··· Given data

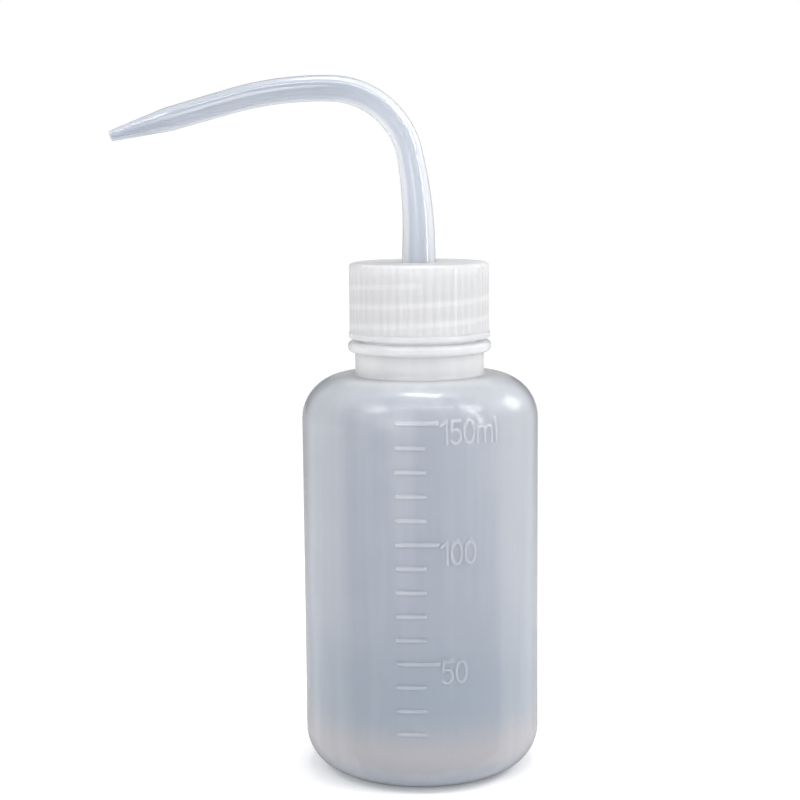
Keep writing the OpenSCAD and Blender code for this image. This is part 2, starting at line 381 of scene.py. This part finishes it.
def scale_relief(turns, z):
    """How far the scale lifts the wall, from 0 to 1, at the angles and heights given."""
    across = turns * body_r + 0 * z
    up = z + 0 * turns
    lift = np.zeros(across.shape)
    for x0, z0, x1, z1, half_w in scale_strokes():
        run = np.array([x1 - x0, z1 - z0])
        share = np.clip(((across - x0) * run[0] + (up - z0) * run[1]) / (run @ run), 0, 1)
        away = np.hypot(across - x0 - share * run[0], up - z0 - share * run[1])
        lift = np.maximum(lift, ease((half_w + stroke_edge - away) / (2 * stroke_edge)))
    return lift


# The mesh is fine only where the marks, the numerals and the thread need it
tiny = 1e-6
mark_row_gap = 0.17
thread_row_gap = 0.12
ring_r = body_r - heel_r
fine_rows = []
for z in np.arange(heel_r + 0.5, shoulder_z - shoulder_r, mark_row_gap):
    to_mark = (z - first_mark_z + mark_step / 2) % mark_step - mark_step / 2
    to_long = (z - first_mark_z - 3 * mark_step) % (5 * mark_step) - 5 * mark_step
    if abs(to_mark) < 0.75 or to_long > -numeral_h - 0.3:
        fine_rows.append((body_r, z))
# The pushed-up base has one shallow groove round its underside
outside = outline(
    (0, push_up), (4, push_up - 0.05), (9.0, push_up - 0.45), (9.3, push_up - 0.20),
    (10.1, push_up - 0.30), (10.4, push_up - 0.72), (ring_r - ring_w, 0, 0.8),
    (body_r, 0, heel_r, 4), *fine_rows, (body_r, shoulder_z, shoulder_r, 1.2),
    (neck_r, shoulder_z, 0.8), (neck_r, bead_low, 0.3), (bead_r, bead_low, 1.0),
    (bead_r, bead_high, 1.0), (finish_r, bead_high, 0.4),
    *[(finish_r, z) for z in np.arange(bead_high + 1, rim_z - 0.5, thread_row_gap)],
    (finish_r, rim_z, 0.3), (neck_bore_r, rim_z, 0.3), (neck_bore_r, rim_z - 0.5), step=0.9)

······

The exercise:
Word for word, reproduce the listing above from its start up to and including the line that has "return lift". Give only those lines.

Solution below:
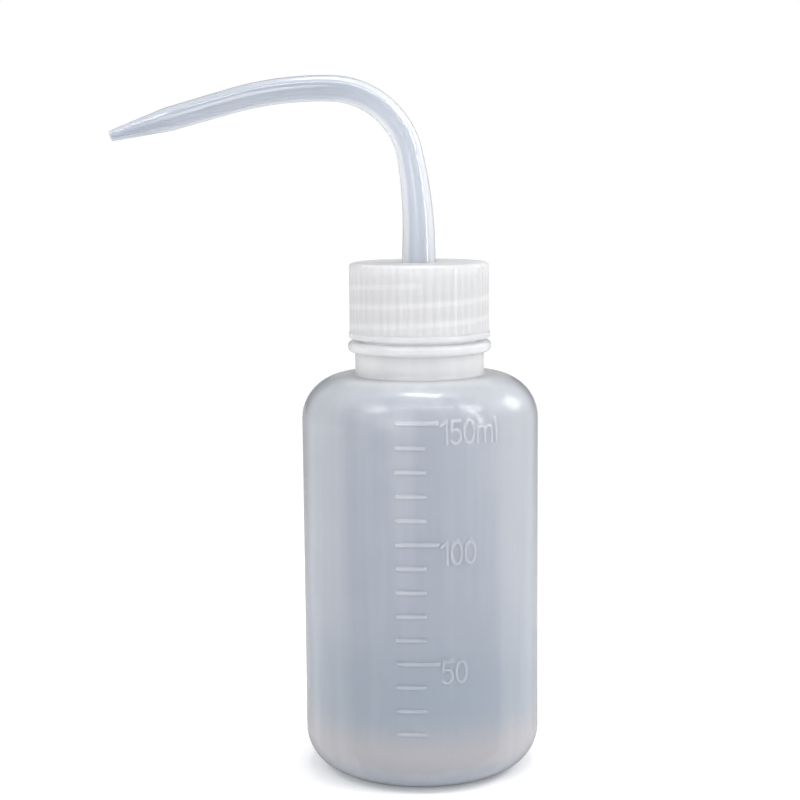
Keep writing the OpenSCAD and Blender code for this image. This is part 2, starting at line 381 of scene.py. This part finishes it.
def scale_relief(turns, z):
    """How far the scale lifts the wall, from 0 to 1, at the angles and heights given."""
    across = turns * body_r + 0 * z
    up = z + 0 * turns
    lift = np.zeros(across.shape)
    for x0, z0, x1, z1, half_w in scale_strokes():
        run = np.array([x1 - x0, z1 - z0])
        share = np.clip(((across - x0) * run[0] + (up - z0) * run[1]) / (run @ run), 0, 1)
        away = np.hypot(across - x0 - share * run[0], up - z0 - share * run[1])
        lift = np.maximum(lift, ease((half_w + stroke_edge - away) / (2 * stroke_edge)))
    return lift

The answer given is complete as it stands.